If the Dems embrace a hardline position on Iran, they risk exposing their objections over Iraq as mere partisan bluster.

Of course, I've always believed that their earlier stance, supporting our earlier "UN-opposed and unprovoked" action in the Balkans did just that.

Still, this would be such a blatant reversal of position that many of them might feel that it would completely undermine their previous "principled" stance on Iraq and whatever "credibility" they have left.

THAT, and the fact that there's a fairly vocal segment of that Party (the Sheehan/Moore/Belafonte-wing of that Party) that bleats for "peace at all costs" as the answer to every crisis.

A group, who if we were invaded, would no doubt fall upon their collective knees begging their new masters for mercy.

That "peace at all costs" faction is the albatross around the current Democratic Party's neck.

Barry (and JMK),
You need to follow the news more carefully. The democrats ALREADY have taken a tough stance on Iran.

And what would that be?

Does that "tough stance" include waiting on the UN Security Council to deliver a dozen or so Resolutions for Iran to ignore?

Besides, Blue, as I said, a real "tough stance" would undermine their previous dovish position on Iraq.

After all, Iran hasn't attacked us, nor has it actually "threatened us," and in Iran's case, at least, we have even LESS hard evidence about what programs they're developing and how far along they are, then we had on Iraq!

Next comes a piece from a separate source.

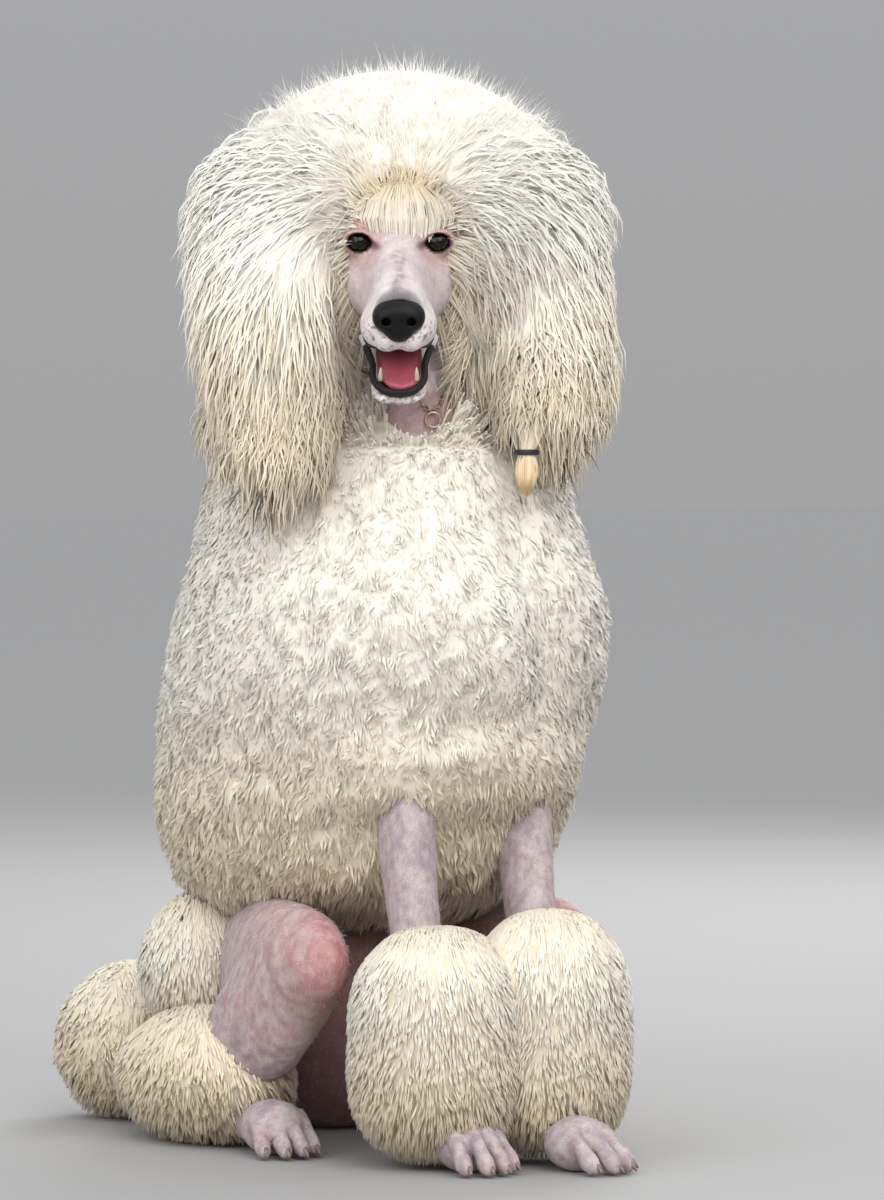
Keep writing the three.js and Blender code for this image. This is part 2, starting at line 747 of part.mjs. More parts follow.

I know, I know, a real Democrat will say something like, "Consistency is highly overrated. We can oppose Iraq and demand action on Iran, just as we can oppose ethnic profiling of individuals and support profiling nations over the DPW Ports deal."

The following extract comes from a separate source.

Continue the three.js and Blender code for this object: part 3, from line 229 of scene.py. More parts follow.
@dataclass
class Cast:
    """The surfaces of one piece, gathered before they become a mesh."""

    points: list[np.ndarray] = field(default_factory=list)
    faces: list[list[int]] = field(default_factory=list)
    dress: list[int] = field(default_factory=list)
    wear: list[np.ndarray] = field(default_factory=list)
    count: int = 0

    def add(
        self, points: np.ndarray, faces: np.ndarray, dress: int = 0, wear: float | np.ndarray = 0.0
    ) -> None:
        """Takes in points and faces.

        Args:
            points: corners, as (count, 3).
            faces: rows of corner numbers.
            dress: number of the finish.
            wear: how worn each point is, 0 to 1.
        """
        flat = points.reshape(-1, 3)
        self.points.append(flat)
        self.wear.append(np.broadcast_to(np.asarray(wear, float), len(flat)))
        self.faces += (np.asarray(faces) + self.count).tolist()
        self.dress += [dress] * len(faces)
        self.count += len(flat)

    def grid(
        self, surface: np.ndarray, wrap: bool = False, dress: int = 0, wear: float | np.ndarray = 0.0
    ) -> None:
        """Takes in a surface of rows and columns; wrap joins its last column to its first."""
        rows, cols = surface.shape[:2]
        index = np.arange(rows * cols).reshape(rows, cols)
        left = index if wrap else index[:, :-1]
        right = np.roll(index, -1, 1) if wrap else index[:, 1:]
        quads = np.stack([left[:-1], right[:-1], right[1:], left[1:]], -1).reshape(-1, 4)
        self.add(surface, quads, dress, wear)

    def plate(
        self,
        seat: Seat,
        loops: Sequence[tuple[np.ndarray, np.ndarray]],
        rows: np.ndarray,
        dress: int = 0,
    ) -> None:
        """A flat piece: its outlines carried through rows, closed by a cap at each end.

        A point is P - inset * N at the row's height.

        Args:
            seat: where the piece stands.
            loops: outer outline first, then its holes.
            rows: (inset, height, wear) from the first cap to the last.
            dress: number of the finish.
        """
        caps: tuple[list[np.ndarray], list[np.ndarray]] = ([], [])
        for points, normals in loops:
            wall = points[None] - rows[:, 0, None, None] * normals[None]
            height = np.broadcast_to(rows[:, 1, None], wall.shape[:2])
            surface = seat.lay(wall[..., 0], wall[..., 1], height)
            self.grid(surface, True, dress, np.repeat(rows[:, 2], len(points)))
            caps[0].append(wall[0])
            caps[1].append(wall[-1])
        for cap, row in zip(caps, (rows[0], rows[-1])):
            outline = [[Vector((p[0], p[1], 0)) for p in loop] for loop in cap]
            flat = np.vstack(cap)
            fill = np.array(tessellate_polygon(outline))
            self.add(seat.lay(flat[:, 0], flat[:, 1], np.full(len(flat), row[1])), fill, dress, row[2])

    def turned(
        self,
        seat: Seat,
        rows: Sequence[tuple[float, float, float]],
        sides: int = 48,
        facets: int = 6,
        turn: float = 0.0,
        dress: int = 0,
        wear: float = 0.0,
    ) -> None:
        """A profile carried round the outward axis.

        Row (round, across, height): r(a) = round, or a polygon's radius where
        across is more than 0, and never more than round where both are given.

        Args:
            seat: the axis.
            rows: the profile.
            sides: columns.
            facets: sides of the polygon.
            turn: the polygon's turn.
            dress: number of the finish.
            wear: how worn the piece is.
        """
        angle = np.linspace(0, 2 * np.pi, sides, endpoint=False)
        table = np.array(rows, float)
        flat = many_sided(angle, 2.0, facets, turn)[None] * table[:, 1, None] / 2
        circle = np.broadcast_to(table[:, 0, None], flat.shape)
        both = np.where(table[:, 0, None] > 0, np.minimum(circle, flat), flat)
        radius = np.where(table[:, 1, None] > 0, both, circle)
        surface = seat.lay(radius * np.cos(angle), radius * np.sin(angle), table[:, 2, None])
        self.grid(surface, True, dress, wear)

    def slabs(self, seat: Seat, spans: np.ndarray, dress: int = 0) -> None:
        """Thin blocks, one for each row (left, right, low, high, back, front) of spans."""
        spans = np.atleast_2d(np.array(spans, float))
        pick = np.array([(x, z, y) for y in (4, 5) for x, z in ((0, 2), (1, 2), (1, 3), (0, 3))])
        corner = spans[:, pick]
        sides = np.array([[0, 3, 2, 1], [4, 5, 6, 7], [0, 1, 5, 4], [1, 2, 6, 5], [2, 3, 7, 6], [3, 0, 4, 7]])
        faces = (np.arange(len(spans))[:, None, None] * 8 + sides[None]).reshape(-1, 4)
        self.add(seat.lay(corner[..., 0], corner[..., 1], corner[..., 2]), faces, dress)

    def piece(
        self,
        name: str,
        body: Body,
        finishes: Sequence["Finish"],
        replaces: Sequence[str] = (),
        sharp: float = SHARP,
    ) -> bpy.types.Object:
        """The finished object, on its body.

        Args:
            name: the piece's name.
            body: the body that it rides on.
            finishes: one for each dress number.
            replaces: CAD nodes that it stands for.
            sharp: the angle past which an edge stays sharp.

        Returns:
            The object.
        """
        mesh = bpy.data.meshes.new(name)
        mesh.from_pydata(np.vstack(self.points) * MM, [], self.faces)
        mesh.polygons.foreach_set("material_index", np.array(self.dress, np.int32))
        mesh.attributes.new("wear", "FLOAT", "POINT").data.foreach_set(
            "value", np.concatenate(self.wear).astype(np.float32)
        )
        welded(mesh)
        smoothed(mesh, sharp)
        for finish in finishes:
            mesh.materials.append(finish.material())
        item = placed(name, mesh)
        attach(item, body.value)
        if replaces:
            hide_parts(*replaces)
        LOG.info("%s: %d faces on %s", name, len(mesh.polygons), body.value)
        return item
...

You don't have to tell me! I saw the inconsistent stances between supporting the "UN opposed and equally unprovoked" action in the Balkans, while opposing the one in Iraq.

It still doesn't make any sense to me.

I guess that's one of the great things about being a Democrat today - you never have to really make any sense.

One of the issues bandied about is that economic sanctions are supposed to be a real threat, but many people today are seeing everything we do as only a precursor to war. We're all gung-ho and gun-shy at the same time, and it's making us look awful.

I have a co-worker who claims the nuclear development in Iran is a smokescreen while they get the oil bourse up and running. He thinks the trading of oil in Euros is a greater threat to us than an Iranian nuke. The Pentagon half agrees with him. Pentagon analysts say that Iran is ten years from a nuke and is likewise extremely "risk averse" and unlikely to use one, even against Israel. They don't comment on the oil bourse. However, the switch from dollars to Euros would be a blow to the American economy as the dollars have to go somewhere and find less of a home. It would cause further devaluation. There has been speculation that the alleged push for a war in Iran is a cover for an attempt to destroy the Iranian oil bourse, which is scheduled to begin operation this very month.

I certainly agree that denominating oil contracts in euros is an economic threat. I'm not yet prepared, however, to dismiss Iran's stated nuclear as a result. To do so, I think, would be foolish.

No, I am not on the train all the way with my co-worker, but I also think a ten-year window for negotiation makes the case for "war now" much less compelling, especially since our house is not in any great order. On the other hand, consider that the nukes may be an excuse but the real purpose of "war now" is not merely a Straussian move towards perpetual war, but rather a move to destroy the oil bourse as it fledges.

This is all speculation, mind you, but I don't think we are getting the real story on Iran from our officials, so it leaves room for spec.